Pedro de Alcântara João Carlos Leopoldo Salvador Bibiano Francisco Xavier de Paula Leocádio Miguel Gabriel Rafael Gonzaga, ou apenas Pedro de Alcântara, como gostava de ser chamado, nasceu em 1º de dezembro de 1825, no Rio de Janeiro. Naquele dia, a capital do Império celebrava o terceiro aniversário de coroação do seu pai, o imperador dom Pedro 1º.
“O fato de ele passar quase 50 anos no poder já demonstra que não era qualquer um. Pedro 2º, ao contrário do pai, pensava mais e falava menos, não permitia que os outros adivinhassem o que se passava na cabeça dele”, afirma Rezzutti.
Os primeiros anos não foram fáceis para Pedro, órfão de mãe com apenas um ano. Aos 5, foi separado do pai, que abdicou ao trono em 1831 para assumir o reinado em Portugal. Criado por tutores, ainda na adolescência foi obrigado a assumir o comando de um país enorme, complexo, escravocrata, repleto de desigualdades sociais e movimentos separatistas.

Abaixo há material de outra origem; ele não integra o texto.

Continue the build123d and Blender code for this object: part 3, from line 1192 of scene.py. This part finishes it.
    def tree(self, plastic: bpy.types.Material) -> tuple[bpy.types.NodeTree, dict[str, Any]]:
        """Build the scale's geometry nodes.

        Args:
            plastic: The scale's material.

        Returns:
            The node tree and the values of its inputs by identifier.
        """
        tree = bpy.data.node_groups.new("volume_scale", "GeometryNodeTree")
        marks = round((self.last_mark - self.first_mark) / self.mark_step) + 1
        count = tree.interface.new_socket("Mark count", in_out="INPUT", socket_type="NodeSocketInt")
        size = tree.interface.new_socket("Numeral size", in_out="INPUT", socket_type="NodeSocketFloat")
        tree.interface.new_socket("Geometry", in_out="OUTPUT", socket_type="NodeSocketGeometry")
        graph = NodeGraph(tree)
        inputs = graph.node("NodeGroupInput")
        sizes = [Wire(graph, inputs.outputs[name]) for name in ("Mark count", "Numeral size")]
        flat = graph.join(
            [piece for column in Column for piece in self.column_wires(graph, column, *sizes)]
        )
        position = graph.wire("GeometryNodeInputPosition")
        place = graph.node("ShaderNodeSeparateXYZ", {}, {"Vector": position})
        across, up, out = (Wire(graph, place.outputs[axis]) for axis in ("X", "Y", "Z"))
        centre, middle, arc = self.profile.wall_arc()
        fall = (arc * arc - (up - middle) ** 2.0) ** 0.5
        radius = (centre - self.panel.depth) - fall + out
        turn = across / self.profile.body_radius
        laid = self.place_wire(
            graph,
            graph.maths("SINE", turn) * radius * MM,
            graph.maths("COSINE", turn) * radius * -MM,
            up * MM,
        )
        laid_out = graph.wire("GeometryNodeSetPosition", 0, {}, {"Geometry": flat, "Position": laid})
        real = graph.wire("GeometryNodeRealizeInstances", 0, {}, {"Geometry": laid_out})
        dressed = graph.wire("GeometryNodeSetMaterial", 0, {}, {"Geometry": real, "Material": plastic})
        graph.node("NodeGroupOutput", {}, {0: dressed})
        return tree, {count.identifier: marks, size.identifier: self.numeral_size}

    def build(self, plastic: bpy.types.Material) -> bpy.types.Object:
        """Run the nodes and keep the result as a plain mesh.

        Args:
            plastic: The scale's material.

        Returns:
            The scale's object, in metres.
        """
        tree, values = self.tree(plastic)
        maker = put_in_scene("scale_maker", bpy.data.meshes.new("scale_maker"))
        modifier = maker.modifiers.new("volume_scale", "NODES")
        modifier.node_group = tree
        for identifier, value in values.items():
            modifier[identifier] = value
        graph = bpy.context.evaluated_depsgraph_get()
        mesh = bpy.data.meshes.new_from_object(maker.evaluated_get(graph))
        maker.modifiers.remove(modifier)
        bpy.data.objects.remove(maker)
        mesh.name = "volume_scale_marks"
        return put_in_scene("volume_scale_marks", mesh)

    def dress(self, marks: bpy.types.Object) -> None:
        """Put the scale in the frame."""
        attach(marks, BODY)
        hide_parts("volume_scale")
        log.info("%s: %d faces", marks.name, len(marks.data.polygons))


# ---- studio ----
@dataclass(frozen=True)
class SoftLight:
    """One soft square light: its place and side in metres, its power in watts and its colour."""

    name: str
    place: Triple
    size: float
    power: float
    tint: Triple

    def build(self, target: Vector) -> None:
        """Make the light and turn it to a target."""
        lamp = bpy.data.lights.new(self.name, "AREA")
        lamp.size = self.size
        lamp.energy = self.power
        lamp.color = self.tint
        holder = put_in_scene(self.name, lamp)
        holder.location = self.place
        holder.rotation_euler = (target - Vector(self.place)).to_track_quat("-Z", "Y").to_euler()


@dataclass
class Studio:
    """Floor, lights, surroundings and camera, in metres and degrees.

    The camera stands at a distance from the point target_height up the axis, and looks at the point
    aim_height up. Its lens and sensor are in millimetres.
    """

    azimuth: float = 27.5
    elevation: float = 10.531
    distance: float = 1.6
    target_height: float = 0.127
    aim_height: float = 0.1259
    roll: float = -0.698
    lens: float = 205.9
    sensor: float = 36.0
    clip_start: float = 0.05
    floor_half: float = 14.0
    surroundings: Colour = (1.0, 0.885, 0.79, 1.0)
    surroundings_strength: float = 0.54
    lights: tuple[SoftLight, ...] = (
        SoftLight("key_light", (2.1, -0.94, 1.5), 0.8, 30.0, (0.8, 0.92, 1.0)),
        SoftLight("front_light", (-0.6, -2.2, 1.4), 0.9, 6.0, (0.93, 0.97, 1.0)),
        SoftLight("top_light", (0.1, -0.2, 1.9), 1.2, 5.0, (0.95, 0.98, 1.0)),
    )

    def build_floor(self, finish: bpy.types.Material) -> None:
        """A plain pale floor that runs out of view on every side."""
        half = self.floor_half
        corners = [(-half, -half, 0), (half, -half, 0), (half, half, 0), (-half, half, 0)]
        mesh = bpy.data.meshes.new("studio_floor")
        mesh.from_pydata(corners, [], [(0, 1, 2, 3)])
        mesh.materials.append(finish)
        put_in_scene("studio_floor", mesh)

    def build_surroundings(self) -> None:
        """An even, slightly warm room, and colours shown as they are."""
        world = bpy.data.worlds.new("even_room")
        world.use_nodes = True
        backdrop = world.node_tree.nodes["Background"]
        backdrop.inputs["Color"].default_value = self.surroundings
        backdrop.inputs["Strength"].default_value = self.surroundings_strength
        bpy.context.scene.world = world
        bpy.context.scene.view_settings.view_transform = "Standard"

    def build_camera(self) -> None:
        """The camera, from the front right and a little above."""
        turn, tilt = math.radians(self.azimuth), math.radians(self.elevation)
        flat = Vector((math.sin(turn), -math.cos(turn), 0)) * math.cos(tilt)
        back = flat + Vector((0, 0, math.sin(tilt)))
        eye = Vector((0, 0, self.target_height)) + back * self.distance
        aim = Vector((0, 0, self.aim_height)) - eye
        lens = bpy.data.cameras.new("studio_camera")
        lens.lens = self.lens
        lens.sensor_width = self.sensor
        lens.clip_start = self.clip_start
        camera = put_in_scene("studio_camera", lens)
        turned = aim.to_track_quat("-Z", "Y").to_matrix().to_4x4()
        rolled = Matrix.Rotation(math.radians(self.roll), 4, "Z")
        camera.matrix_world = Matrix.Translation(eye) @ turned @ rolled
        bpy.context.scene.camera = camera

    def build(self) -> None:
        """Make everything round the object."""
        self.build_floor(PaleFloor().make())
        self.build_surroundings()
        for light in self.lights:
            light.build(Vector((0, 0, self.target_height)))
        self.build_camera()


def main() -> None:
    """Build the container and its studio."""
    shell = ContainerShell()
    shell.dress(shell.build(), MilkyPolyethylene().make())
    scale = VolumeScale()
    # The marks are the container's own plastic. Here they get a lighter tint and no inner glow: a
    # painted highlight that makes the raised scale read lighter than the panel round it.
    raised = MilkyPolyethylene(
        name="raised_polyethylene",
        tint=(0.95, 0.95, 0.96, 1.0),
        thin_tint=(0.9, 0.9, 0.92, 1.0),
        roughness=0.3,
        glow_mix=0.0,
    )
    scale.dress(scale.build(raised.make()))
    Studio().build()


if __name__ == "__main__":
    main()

O Segundo Reinado foi marcado por altos e baixos, em todas as áreas da administração, e imensos desafios pessoais impostos ao monarca. Entre eles, governar um dos últimos países do mundo a abolir a escravidão e liderar o país durante a Guerra do Paraguai (1864-1870), que deixou um saldo de milhares de mortos, além de imenso prejuízo político e econômico aos cofres públicos.
A economia nacional não apresentou desempenho significativo no período. Conforme demonstra o historiador e jornalista Jorge Caldeira em “História da riqueza no Brasil” (editora Estação Brasil), a renda per capita no Brasil passou de US$ 670 anuais, em 1820, para US$ 704, em 1890. Ou seja, crescimento de apenas 4% na renda média do brasileiro, em 70 anos.
Ao mesmo tempo, o monarca demonstrou habilidade para lidar com a política e os políticos. “Jamais indicava ministros que não poderia demitir, de modo que os amigos permaneciam fora das listas”, registra Caldeira.